Exploring the use of tephrostratigraphy to constrain the rates of Last Interglacial sea-level change

Supervisor: Dr Natasha Barlow

Department: School of Earth and Environment, University of Leeds


This placement will embedded you within the European Research Council funded RISeR project https://riser.leeds.ac.uk/ which seeks to understand the rates of Last Interglacial sea-level change, and the nature of landscape responses.  We have collected 5 exciting new cores which record the flooding of the North Sea basin during the Last Interglacial (c.120,000 years ago).  Dating sediments of this age is a challenge, and we are working on techniques which utilise biostratigraphy and OSL dating.  Tephrochronology uses the identification of volcanic ash deposits within sedimentary sequences to establish chronostratigraphic markers and has widely been applied in Holocene and postglacial palaeoenvironmental reconstructions.  Until now, no tephra deposits have been recorded in the southern North Sea, however, having observed a few glass shards in our pollen slides, we are keen to pursue more detailed study. Therefore, the student will have the opportunity to take part in a large research project and work on developing the first tephrostratigraphy from the southern North Sea.

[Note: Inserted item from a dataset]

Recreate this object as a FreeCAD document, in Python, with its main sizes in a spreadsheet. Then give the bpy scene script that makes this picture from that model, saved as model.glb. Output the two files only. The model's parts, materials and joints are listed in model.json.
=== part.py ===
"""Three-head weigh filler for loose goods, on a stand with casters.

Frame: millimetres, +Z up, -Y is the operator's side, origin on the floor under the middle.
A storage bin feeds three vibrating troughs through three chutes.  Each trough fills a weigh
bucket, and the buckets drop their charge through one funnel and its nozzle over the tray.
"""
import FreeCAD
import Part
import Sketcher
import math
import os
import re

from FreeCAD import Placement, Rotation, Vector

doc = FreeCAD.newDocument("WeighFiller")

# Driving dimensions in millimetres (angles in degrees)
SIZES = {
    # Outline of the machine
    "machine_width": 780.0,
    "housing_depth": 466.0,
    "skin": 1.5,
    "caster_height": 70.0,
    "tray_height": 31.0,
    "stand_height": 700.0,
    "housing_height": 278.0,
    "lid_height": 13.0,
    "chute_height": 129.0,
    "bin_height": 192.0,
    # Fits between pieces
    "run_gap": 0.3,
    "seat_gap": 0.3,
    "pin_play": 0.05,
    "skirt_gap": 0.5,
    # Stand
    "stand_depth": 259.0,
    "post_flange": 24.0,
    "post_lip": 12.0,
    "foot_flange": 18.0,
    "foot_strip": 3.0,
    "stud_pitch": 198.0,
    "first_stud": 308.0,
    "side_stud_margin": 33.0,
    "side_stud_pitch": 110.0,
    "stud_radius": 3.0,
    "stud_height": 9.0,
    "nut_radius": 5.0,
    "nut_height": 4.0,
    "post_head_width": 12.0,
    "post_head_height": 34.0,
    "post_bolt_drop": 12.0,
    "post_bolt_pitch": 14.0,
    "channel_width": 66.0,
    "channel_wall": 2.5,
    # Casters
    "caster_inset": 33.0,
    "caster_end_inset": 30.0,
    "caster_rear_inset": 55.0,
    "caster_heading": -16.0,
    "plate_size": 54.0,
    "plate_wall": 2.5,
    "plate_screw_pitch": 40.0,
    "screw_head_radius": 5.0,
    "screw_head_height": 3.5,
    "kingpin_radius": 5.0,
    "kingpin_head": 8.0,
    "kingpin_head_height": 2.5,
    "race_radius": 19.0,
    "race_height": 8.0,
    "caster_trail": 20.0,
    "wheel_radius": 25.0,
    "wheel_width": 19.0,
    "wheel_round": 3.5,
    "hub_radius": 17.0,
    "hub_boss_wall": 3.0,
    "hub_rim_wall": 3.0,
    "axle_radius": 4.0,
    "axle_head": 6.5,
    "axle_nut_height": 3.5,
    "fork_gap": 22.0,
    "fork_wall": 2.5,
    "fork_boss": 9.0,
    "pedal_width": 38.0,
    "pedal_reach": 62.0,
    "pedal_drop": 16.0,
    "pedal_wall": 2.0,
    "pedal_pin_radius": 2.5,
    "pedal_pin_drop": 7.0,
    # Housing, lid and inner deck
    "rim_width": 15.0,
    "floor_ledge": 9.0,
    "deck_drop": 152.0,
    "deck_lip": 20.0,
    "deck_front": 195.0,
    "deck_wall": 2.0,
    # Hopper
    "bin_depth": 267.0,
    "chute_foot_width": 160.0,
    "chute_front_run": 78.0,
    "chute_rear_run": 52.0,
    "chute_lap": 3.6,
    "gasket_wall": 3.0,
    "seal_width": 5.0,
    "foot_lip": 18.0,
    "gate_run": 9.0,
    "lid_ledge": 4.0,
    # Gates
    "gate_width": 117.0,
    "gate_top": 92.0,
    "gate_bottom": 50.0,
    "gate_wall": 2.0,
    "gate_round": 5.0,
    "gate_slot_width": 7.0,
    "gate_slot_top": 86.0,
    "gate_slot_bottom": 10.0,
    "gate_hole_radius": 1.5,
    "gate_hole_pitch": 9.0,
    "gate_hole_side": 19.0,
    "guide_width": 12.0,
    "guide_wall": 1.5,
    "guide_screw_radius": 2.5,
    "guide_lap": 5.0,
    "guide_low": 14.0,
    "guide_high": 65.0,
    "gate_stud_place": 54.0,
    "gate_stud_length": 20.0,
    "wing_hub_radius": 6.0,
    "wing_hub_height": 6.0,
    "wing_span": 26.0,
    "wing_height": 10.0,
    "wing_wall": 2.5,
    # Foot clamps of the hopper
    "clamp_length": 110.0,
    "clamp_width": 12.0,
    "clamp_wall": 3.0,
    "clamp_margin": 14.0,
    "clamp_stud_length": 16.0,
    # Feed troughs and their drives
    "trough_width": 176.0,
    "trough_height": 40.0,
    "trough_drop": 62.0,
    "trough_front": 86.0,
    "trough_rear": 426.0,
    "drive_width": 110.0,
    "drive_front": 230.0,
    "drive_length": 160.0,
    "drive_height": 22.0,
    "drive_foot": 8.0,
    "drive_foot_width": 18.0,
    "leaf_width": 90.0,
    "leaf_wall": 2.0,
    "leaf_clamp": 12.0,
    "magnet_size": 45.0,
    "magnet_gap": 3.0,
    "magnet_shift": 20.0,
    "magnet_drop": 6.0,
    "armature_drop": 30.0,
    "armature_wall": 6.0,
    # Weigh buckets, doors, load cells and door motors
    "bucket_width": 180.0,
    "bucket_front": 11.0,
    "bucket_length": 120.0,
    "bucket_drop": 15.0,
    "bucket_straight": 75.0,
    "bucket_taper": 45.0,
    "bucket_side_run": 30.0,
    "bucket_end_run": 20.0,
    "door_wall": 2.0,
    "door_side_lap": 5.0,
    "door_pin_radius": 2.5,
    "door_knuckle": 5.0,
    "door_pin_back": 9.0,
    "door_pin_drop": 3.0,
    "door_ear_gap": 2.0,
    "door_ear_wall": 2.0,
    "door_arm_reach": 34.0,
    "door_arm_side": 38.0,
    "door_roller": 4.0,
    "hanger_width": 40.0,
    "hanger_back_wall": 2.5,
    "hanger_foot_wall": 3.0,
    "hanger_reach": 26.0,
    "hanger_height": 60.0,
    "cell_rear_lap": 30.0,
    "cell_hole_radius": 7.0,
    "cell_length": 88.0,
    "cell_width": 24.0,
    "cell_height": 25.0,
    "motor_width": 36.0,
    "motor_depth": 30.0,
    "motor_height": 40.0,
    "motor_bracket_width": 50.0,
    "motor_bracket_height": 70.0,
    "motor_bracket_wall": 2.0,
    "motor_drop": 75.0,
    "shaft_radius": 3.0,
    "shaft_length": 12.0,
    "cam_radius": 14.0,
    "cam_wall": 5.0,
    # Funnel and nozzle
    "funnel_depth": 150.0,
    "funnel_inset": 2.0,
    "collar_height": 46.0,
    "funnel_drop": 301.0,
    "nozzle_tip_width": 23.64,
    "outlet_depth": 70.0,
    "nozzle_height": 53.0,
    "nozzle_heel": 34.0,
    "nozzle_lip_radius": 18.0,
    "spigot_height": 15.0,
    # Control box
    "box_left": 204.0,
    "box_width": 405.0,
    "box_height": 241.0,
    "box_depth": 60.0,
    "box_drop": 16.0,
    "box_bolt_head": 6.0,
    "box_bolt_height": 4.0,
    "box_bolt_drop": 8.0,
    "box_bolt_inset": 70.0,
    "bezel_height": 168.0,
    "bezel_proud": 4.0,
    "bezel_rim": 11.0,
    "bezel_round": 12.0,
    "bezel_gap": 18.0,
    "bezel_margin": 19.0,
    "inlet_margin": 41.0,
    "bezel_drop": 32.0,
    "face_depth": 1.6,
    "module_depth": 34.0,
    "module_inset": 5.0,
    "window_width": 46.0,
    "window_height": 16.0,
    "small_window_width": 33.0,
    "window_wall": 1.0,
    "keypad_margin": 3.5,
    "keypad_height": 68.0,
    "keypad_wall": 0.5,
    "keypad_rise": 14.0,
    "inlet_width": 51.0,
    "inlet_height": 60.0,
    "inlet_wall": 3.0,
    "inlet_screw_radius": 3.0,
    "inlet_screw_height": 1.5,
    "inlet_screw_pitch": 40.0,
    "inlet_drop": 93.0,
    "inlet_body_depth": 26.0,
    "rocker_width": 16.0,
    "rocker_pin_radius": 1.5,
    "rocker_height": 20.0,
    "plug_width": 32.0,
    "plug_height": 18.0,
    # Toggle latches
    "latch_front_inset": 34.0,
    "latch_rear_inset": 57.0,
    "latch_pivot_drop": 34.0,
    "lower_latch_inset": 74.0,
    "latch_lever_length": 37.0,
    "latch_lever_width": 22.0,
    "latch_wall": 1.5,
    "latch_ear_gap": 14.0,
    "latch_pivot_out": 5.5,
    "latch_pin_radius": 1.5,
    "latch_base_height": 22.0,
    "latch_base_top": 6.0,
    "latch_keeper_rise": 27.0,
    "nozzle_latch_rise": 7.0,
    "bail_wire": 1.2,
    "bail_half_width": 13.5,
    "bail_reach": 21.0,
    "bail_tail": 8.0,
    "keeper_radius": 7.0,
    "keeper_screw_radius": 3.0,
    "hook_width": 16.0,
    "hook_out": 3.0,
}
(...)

Working together with the project team (Dr Natasha Barlow, Dr Amy McGuire, and Dr Graham Rush) the student will select the cores which are most suited to their interest (the Last Interglacial highstand, or the falling sea-level towards the Last Glacial in the Brown Bank member).  The student will work within the School of Earth and Environment micropalaeo laboratory and will use established cryptotephra extraction techniques, alongside high-powered microscopy, to identify volcanic glass shards within the North Sea cores, with a view to linking them to past volcanic eruptions. Should COVID-19 mean that in-person lab work is not feasible, we have an extensive core-scanned XRF dataset which could be explored to identify tephra using geochemical techniques through a desk-based study.

The student will join our biweekly project meeting with the wider team, as well as attend our monthly extended laboratory meeting which focuses on the core analysis undertaken within the project in detail.  The candidate will be supported on a day-to-day basis by Dr Amy McGuire who has experience of working in the Cambridge Tephra Laboratory.  There will be scope to contribute to a publication on the RISeR core chronologies following the placement.  This project would suit anyone with laboratory experience, who wishes to explore new techniques and timescales. You do not need experience of working with tephra or a microscope – all training and equipment will be provided.